Faiz Abidin
3 min readAug 4, 2019

Notes from my iPhone – 8 May 2019 12:35AM

I ended up, every single night looking my horrible, fake self of mine in front of my room mirror.

An orange street light pouring into my room, reflecting myself that had gone a great day, I guess. A messy hair, a shirt that I wore since afternoon and texting my lady for a goodnight for her in order to continue for the next day.

What was I looking to? A broken self with a broken mindset, a horrible reality. Orange street light again, I realized – pouring into the white walls of my room and to the mirror that I saw. Myself partly black and unseen. But I know I was looking at myself.

I was and I am the worst man alive for myself. Maybe a post depression kind of thing but I keep blaming depression for something bad of me. This is wrong. It is me that broken into pieces.

I wish I know the reasons why.

I wish. I am blaming no-caffine if my day gone horrible. I blame myself every single time. I blame the reality that I hardly accept. I kept dragging myself and my problem around and messed up things, messed up the people that I loved. I stay away from conflicts that truly important and stressful.

I guess I shouldn’t be that so-called; alive.

What I’ve done to my reality? I didn’t achieve any.

I hurt people that I love, something like I push them away and apart of me. I hurt them.

I am toxic in a sense that I shouldn’t be around for anyone.

I make my parents worried to the reality that I am living in. I am never doing that good.

Anything good that I do, so just so to cover my badness. I hate myself. I got no selflove. I let myself drown with my problem. What is happening actually? Maybe I am over-reacting into stuff? Which I don’t know at this point.

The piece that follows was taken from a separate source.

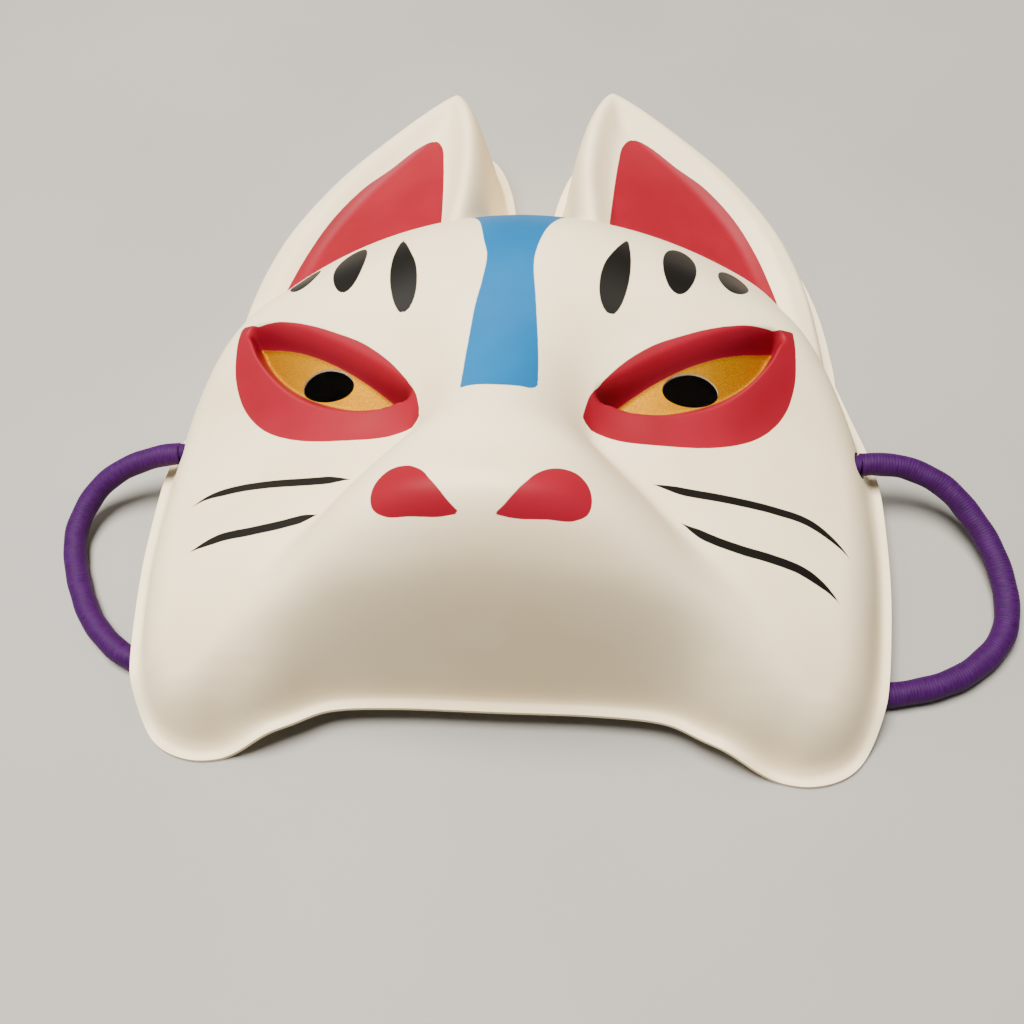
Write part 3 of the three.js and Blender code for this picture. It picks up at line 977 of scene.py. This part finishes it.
def painted_sheet():
    """White plastic with the paint in layers, a glittering gold, and painted shade darkening the red in the
    groove above each eye.
    """
    n = Nodes("painted")
    wobble = n.math("MULTIPLY_ADD", n.noise(700, 2), EDGE_WOBBLE, -EDGE_WOBBLE / 2)

    def layer(name, soft=PAINT_EDGE):
        """Where a patch covers the sheet."""
        edge = n.math("ADD", n.attribute(name), wobble)
        return n.ramp(edge, soft, -soft)

    def whisker(name):
        """Where a brush stroke covers the sheet."""
        gap = n.math("SUBTRACT", n.math("ABSOLUTE", n.attribute(name)), n.attribute(name + "_half"))
        return n.ramp(n.math("ADD", gap, wobble), WHISKER_SOFT, -WHISKER_SOFT)

    def toned(colour, other):
        """A paint that is a little uneven."""
        return n.blend(n.ramp(n.noise(45, 4), 0.35, 0.65), srgb(*colour), srgb(*other))

    white = toned(*WHITE)
    blue = toned(*BLUE)
    red = toned(*RED)
    gold = n.blend(n.ramp(n.noise(7000, 2, 0.6), 0.42, 0.66), srgb(*GOLD[0]), srgb(*GOLD[1]))
    black = toned(*BLACK)

    # Painted shade: the eye's red is darkened in a band just above the gold, where the upper lid's slope
    # falls into shade
    above_eye = n.ramp(n.attribute("lid_side"), -0.5, 1.5)
    painted_groove_shade = n.math("MULTIPLY", n.ramp(n.attribute("gold"), 2.2, 0.1), above_eye)
    red_eye = n.blend(n.math("MULTIPLY", painted_groove_shade, 0.7), red, srgb(*RED_GROOVE_SHADE))
    is_gold = layer("gold", GOLD_SOFT)
    dots = n.math("MAXIMUM", layer("leaf"), layer("ovals"))
    is_black = n.math("MAXIMUM", dots, n.math("MAXIMUM", whisker("whisker_upper"), whisker("whisker_lower")))
    is_eye = layer("eye_red")
    is_red = n.math("MAXIMUM", layer("ear_red"), layer("nostril"))
    colour = n.blend(layer("stripe"), white, blue)
    colour = n.blend(is_eye, colour, red_eye)
    colour = n.blend(is_red, colour, red)
    colour = n.blend(is_gold, colour, gold)
    colour = n.blend(is_black, colour, black)

    fine = n.noise(1500, 3)
    flakes = n.noise(8000, 1)
    rough = n.math("MULTIPLY_ADD", n.noise(60, 3), 0.12, 0.48)
    rough = n.math("ADD", rough, n.math("MULTIPLY", is_eye, 0.04))
    rough = n.math("ADD", rough, n.math("MULTIPLY", is_gold, 0.08))
    grain = n.bump(fine, 0.10, 0.0001)
    sparkle = n.bump(n.math("MULTIPLY", flakes, is_gold), 0.5, 0.0001, grain)
    n.finish(Base_Color=colour, Roughness=rough, Metallic=n.math("MULTIPLY", is_gold, 0.85), Normal=sparkle)
    n.shader.inputs["Specular IOR Level"].default_value = 0.18
    return n.material


def bare_sheet():
    """The plastic as it is on the inside."""
    n = Nodes("bare")
    tone = n.blend(n.ramp(n.noise(30, 4), 0.35, 0.65), srgb(*BARE_WHITE[0]), srgb(*BARE_WHITE[1]))
    rough = n.math("MULTIPLY_ADD", n.noise(80, 3), 0.14, 0.42)
    n.finish(Base_Color=tone, Roughness=rough, Normal=n.bump(n.noise(700, 4), 0.16, 0.0002))
    return n.material


def wound_thread():
    """Purple thread; its fibres are much finer across than along it."""
    n = Nodes("wound_thread")
    uv = n.add("ShaderNodeUVMap", uv_map="UVMap").outputs[0]
    fibres = n.add("ShaderNodeMapping")
    n.put(fibres.inputs["Vector"], uv)
    fibres.inputs["Scale"].default_value = (6, 2600, 1)
    strands = n.noise(1.0, 3, 0.6, fibres.outputs[0])
    patches = n.noise(260, 3)
    tone = n.blend(n.ramp(strands, 0.3, 0.72), srgb(*PURPLE[0]), srgb(*PURPLE[1]))
    tone = n.blend(n.ramp(patches, 0.4, 0.7, 0.0, 0.35), tone, srgb(*DULL_PURPLE))
    rough = n.math("MULTIPLY_ADD", strands, 0.25, 0.5)
    n.finish(Base_Color=tone, Roughness=rough, Normal=n.bump(strands, 0.45, 0.0002))
    n.shader.inputs["Specular IOR Level"].default_value = 0.2
    n.shader.inputs["Sheen Weight"].default_value = 0.05
    n.shader.inputs["Sheen Roughness"].default_value = 0.4
    n.shader.inputs["Sheen Tint"].default_value = srgb(*PURPLE_SHEEN)
    return n.material


def pale_floor():
    n = Nodes("pale_floor")
    tone = n.blend(n.ramp(n.noise(9, 5), 0.3, 0.7), srgb(*FLOOR_GREY[0]), srgb(*FLOOR_GREY[1]))
    n.finish(Base_Color=tone, Roughness=0.7, Normal=n.bump(n.noise(420, 4), 0.08, 0.0003))
    return n.material


def dress(piece, *materials):
    piece.data.materials.clear()
    for m in materials:
        piece.data.materials.append(m)


kinds = np.empty(len(shell.data.polygons), np.int32)
shell.data.polygons.foreach_get("material_index", kinds)
dress(shell, painted_sheet(), bare_sheet())
shell.data.polygons.foreach_set("material_index", np.minimum(kinds, BARE))
thread = wound_thread()
for piece in (cord, *knots):
    dress(piece, thread)


# What rides on the frame

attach(shell, "root")
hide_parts("mask_shell")
for piece in (cord, *knots):
    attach(piece, "root")
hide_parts("elastic_cord")


# Floor and light

FLOOR_HALF = 3  # metres from the middle to each side
WORLD_COLOUR = (1.0, 0.98, 0.95, 1)
WORLD_STRENGTH = 0.13


def make_floor():
    bm = bmesh.new()
    bmesh.ops.create_grid(bm, x_segments=1, y_segments=1, size=FLOOR_HALF)
    floor = add_object("table_top", mesh_from(bm, "table_top"))
    dress(floor, pale_floor())


def area_light(name, place, size, power, colour):
    """A round panel that shines on the mask."""
    data = bpy.data.lights.new(name, "AREA")
    data.shape = "DISK"
    data.size = size
    data.energy = power
    data.color = colour
    light = bpy.data.objects.new(name, data)
    light.location = place
    light.rotation_euler = (-Vector(place)).to_track_quat("-Z", "Y").to_euler()
    bpy.context.scene.collection.objects.link(light)


make_floor()
area_light("ceiling_panel", place=(-0.15, 0.02, 0.9), size=0.5, power=28.0, colour=(1.0, 0.955, 0.87))
area_light("room_fill", place=(-0.8, 0.1, 0.6), size=0.9, power=2.0, colour=(1.0, 0.97, 0.93))
room = bpy.data.worlds.new("room")
room.use_nodes = True
background = room.node_tree.nodes["Background"]
background.inputs["Color"].default_value = WORLD_COLOUR
background.inputs["Strength"].default_value = WORLD_STRENGTH
bpy.context.scene.world = room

For stupidly, I keep asking people – ‘I am I a good person? Am I a good man to a woman? Am I a good person to a friends? Am I good to my friend’s friend? Am I a good son to my family? Which any of it (in my life, texhnically) should be proud of?’

None.

I keep dragging those question, so that so I know what I am doing, so that so, I know I am doing the right thing and come home to hug myself.

I am lost, to the reality that I create with my own bare hands.

No, I didn’t ask someone to come and fix me.

No. I just begging myself to make each second that God making me stay, as an opportunity to grow and relive. To relove the self and rebuilding a relationship to the people that I care.

But no, I just keep dragging things around and messed up everything. Every fucking single thing that happen to me.

Sorry for now. I am getting there. Please everyone; stay. I need more time. Don’t help me.

Just stay, please.

(5 Aug 2019 4:29AM – turns out. They don’t. I lost, almost everything that I created and sadly including myself. I can’t hold everyone’s hands to me, to my soul. I know something, I got hands to holds myself, my life to stay because honestly I know what I felt – suicide is always an inch away. I wish them all the best and I am truly sorry for my badness. Yes, I keep on going; as long as I could.)